== Instruction ==
Repeat everything in the material exactly.

== Collected data ==
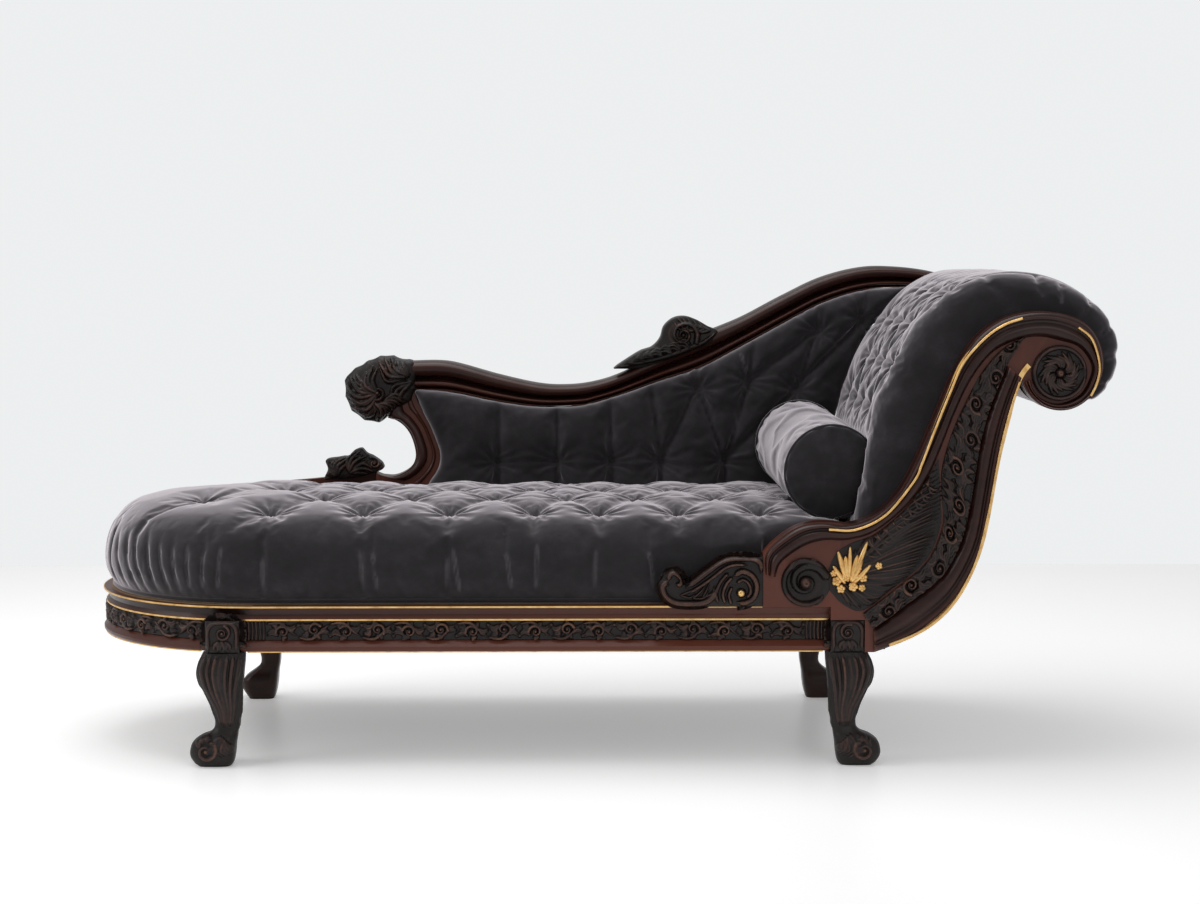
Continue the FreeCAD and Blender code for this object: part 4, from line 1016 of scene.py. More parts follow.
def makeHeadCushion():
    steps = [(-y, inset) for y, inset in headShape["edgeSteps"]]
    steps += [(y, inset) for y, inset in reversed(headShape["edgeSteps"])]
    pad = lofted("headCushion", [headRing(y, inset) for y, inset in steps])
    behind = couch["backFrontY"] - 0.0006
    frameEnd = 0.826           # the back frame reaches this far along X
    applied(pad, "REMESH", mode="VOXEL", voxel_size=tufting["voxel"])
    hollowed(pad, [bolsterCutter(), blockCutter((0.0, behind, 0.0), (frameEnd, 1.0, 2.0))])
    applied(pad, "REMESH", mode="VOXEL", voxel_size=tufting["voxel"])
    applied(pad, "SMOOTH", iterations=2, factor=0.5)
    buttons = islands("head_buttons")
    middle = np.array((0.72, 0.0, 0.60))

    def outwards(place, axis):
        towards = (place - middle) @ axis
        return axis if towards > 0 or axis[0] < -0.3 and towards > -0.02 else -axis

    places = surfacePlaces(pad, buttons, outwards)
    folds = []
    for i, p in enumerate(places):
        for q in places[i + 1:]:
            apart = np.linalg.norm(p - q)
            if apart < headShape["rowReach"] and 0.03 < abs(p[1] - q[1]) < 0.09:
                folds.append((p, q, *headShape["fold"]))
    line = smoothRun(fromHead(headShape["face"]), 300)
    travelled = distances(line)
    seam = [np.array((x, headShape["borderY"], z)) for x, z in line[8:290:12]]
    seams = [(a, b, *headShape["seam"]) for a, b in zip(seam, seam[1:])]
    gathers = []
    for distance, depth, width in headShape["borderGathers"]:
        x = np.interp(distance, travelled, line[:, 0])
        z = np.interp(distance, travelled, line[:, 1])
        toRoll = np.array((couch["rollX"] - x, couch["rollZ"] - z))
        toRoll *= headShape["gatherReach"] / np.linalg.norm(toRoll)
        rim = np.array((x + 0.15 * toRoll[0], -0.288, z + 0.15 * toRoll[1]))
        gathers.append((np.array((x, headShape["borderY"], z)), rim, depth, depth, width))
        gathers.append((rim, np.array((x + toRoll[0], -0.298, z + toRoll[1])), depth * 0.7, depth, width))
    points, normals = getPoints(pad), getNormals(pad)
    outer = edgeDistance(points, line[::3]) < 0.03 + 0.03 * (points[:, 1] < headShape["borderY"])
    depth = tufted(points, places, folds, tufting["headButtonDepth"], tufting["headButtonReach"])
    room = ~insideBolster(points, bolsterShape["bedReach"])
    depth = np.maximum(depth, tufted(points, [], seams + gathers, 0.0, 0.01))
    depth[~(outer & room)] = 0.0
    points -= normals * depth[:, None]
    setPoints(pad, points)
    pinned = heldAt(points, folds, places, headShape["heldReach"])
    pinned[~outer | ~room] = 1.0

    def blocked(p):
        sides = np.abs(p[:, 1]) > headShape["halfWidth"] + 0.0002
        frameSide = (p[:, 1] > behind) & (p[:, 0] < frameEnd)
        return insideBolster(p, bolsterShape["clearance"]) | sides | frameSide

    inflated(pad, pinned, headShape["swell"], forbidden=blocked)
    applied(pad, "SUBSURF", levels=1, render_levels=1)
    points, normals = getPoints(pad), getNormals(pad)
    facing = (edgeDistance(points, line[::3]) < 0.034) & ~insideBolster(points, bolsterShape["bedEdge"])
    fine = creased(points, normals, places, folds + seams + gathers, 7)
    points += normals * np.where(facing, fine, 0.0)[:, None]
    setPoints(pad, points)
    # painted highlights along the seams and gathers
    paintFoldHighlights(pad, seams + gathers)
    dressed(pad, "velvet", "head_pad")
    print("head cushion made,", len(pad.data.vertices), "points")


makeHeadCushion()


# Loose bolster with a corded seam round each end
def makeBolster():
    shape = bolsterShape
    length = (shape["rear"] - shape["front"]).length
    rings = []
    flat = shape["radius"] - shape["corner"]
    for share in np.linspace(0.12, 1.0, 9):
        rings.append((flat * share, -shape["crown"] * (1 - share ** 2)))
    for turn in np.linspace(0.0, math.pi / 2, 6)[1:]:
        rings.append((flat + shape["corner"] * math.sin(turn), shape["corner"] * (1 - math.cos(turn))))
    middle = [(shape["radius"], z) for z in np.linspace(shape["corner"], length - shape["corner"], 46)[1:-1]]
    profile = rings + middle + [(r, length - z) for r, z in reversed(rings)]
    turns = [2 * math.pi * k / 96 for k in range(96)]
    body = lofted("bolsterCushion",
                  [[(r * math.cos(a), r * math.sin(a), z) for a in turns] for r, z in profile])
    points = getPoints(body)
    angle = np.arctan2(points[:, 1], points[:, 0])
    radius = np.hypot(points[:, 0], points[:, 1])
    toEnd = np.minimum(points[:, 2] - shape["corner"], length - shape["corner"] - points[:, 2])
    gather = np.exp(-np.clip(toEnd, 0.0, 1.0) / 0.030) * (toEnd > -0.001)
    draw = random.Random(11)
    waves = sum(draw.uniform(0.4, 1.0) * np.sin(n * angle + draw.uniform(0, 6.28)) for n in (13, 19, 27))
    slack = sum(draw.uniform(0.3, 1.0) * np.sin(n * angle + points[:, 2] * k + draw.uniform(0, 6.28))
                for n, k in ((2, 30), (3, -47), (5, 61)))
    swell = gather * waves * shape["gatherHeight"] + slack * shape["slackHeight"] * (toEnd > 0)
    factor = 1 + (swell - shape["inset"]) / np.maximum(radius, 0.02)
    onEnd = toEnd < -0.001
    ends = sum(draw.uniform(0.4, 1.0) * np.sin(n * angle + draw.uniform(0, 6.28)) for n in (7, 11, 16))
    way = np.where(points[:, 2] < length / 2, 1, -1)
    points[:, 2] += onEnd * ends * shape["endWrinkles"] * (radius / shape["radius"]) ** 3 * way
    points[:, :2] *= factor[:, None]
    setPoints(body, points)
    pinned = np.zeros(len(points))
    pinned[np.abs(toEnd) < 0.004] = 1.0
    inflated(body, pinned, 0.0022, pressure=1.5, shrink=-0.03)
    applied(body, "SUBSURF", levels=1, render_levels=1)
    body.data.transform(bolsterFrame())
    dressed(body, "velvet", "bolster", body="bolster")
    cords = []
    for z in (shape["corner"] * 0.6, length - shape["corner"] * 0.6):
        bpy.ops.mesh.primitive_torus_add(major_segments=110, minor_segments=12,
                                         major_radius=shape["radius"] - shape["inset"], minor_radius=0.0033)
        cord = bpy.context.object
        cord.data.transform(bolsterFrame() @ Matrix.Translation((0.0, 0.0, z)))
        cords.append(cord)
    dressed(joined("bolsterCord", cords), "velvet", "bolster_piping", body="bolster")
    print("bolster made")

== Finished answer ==
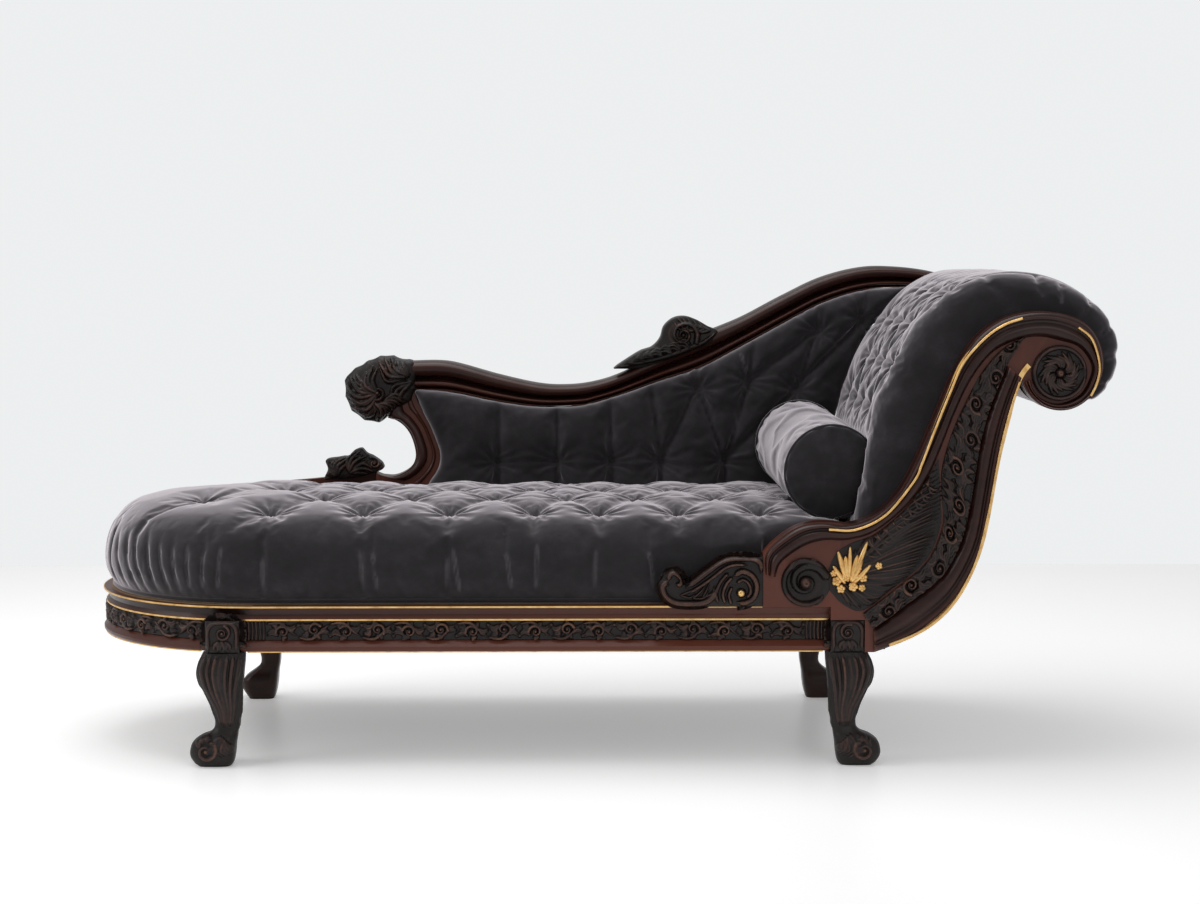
Continue the FreeCAD and Blender code for this object: part 4, from line 1016 of scene.py. More parts follow.
def makeHeadCushion():
    steps = [(-y, inset) for y, inset in headShape["edgeSteps"]]
    steps += [(y, inset) for y, inset in reversed(headShape["edgeSteps"])]
    pad = lofted("headCushion", [headRing(y, inset) for y, inset in steps])
    behind = couch["backFrontY"] - 0.0006
    frameEnd = 0.826           # the back frame reaches this far along X
    applied(pad, "REMESH", mode="VOXEL", voxel_size=tufting["voxel"])
    hollowed(pad, [bolsterCutter(), blockCutter((0.0, behind, 0.0), (frameEnd, 1.0, 2.0))])
    applied(pad, "REMESH", mode="VOXEL", voxel_size=tufting["voxel"])
    applied(pad, "SMOOTH", iterations=2, factor=0.5)
    buttons = islands("head_buttons")
    middle = np.array((0.72, 0.0, 0.60))

    def outwards(place, axis):
        towards = (place - middle) @ axis
        return axis if towards > 0 or axis[0] < -0.3 and towards > -0.02 else -axis

    places = surfacePlaces(pad, buttons, outwards)
    folds = []
    for i, p in enumerate(places):
        for q in places[i + 1:]:
            apart = np.linalg.norm(p - q)
            if apart < headShape["rowReach"] and 0.03 < abs(p[1] - q[1]) < 0.09:
                folds.append((p, q, *headShape["fold"]))
    line = smoothRun(fromHead(headShape["face"]), 300)
    travelled = distances(line)
    seam = [np.array((x, headShape["borderY"], z)) for x, z in line[8:290:12]]
    seams = [(a, b, *headShape["seam"]) for a, b in zip(seam, seam[1:])]
    gathers = []
    for distance, depth, width in headShape["borderGathers"]:
        x = np.interp(distance, travelled, line[:, 0])
        z = np.interp(distance, travelled, line[:, 1])
        toRoll = np.array((couch["rollX"] - x, couch["rollZ"] - z))
        toRoll *= headShape["gatherReach"] / np.linalg.norm(toRoll)
        rim = np.array((x + 0.15 * toRoll[0], -0.288, z + 0.15 * toRoll[1]))
        gathers.append((np.array((x, headShape["borderY"], z)), rim, depth, depth, width))
        gathers.append((rim, np.array((x + toRoll[0], -0.298, z + toRoll[1])), depth * 0.7, depth, width))
    points, normals = getPoints(pad), getNormals(pad)
    outer = edgeDistance(points, line[::3]) < 0.03 + 0.03 * (points[:, 1] < headShape["borderY"])
    depth = tufted(points, places, folds, tufting["headButtonDepth"], tufting["headButtonReach"])
    room = ~insideBolster(points, bolsterShape["bedReach"])
    depth = np.maximum(depth, tufted(points, [], seams + gathers, 0.0, 0.01))
    depth[~(outer & room)] = 0.0
    points -= normals * depth[:, None]
    setPoints(pad, points)
    pinned = heldAt(points, folds, places, headShape["heldReach"])
    pinned[~outer | ~room] = 1.0

    def blocked(p):
        sides = np.abs(p[:, 1]) > headShape["halfWidth"] + 0.0002
        frameSide = (p[:, 1] > behind) & (p[:, 0] < frameEnd)
        return insideBolster(p, bolsterShape["clearance"]) | sides | frameSide

    inflated(pad, pinned, headShape["swell"], forbidden=blocked)
    applied(pad, "SUBSURF", levels=1, render_levels=1)
    points, normals = getPoints(pad), getNormals(pad)
    facing = (edgeDistance(points, line[::3]) < 0.034) & ~insideBolster(points, bolsterShape["bedEdge"])
    fine = creased(points, normals, places, folds + seams + gathers, 7)
    points += normals * np.where(facing, fine, 0.0)[:, None]
    setPoints(pad, points)
    # painted highlights along the seams and gathers
    paintFoldHighlights(pad, seams + gathers)
    dressed(pad, "velvet", "head_pad")
    print("head cushion made,", len(pad.data.vertices), "points")


makeHeadCushion()


# Loose bolster with a corded seam round each end
def makeBolster():
    shape = bolsterShape
    length = (shape["rear"] - shape["front"]).length
    rings = []
    flat = shape["radius"] - shape["corner"]
    for share in np.linspace(0.12, 1.0, 9):
        rings.append((flat * share, -shape["crown"] * (1 - share ** 2)))
    for turn in np.linspace(0.0, math.pi / 2, 6)[1:]:
        rings.append((flat + shape["corner"] * math.sin(turn), shape["corner"] * (1 - math.cos(turn))))
    middle = [(shape["radius"], z) for z in np.linspace(shape["corner"], length - shape["corner"], 46)[1:-1]]
    profile = rings + middle + [(r, length - z) for r, z in reversed(rings)]
    turns = [2 * math.pi * k / 96 for k in range(96)]
    body = lofted("bolsterCushion",
                  [[(r * math.cos(a), r * math.sin(a), z) for a in turns] for r, z in profile])
    points = getPoints(body)
    angle = np.arctan2(points[:, 1], points[:, 0])
    radius = np.hypot(points[:, 0], points[:, 1])
    toEnd = np.minimum(points[:, 2] - shape["corner"], length - shape["corner"] - points[:, 2])
    gather = np.exp(-np.clip(toEnd, 0.0, 1.0) / 0.030) * (toEnd > -0.001)
    draw = random.Random(11)
    waves = sum(draw.uniform(0.4, 1.0) * np.sin(n * angle + draw.uniform(0, 6.28)) for n in (13, 19, 27))
    slack = sum(draw.uniform(0.3, 1.0) * np.sin(n * angle + points[:, 2] * k + draw.uniform(0, 6.28))
                for n, k in ((2, 30), (3, -47), (5, 61)))
    swell = gather * waves * shape["gatherHeight"] + slack * shape["slackHeight"] * (toEnd > 0)
    factor = 1 + (swell - shape["inset"]) / np.maximum(radius, 0.02)
    onEnd = toEnd < -0.001
    ends = sum(draw.uniform(0.4, 1.0) * np.sin(n * angle + draw.uniform(0, 6.28)) for n in (7, 11, 16))
    way = np.where(points[:, 2] < length / 2, 1, -1)
    points[:, 2] += onEnd * ends * shape["endWrinkles"] * (radius / shape["radius"]) ** 3 * way
    points[:, :2] *= factor[:, None]
    setPoints(body, points)
    pinned = np.zeros(len(points))
    pinned[np.abs(toEnd) < 0.004] = 1.0
    inflated(body, pinned, 0.0022, pressure=1.5, shrink=-0.03)
    applied(body, "SUBSURF", levels=1, render_levels=1)
    body.data.transform(bolsterFrame())
    dressed(body, "velvet", "bolster", body="bolster")
    cords = []
    for z in (shape["corner"] * 0.6, length - shape["corner"] * 0.6):
        bpy.ops.mesh.primitive_torus_add(major_segments=110, minor_segments=12,
                                         major_radius=shape["radius"] - shape["inset"], minor_radius=0.0033)
        cord = bpy.context.object
        cord.data.transform(bolsterFrame() @ Matrix.Translation((0.0, 0.0, z)))
        cords.append(cord)
    dressed(joined("bolsterCord", cords), "velvet", "bolster_piping", body="bolster")
    print("bolster made")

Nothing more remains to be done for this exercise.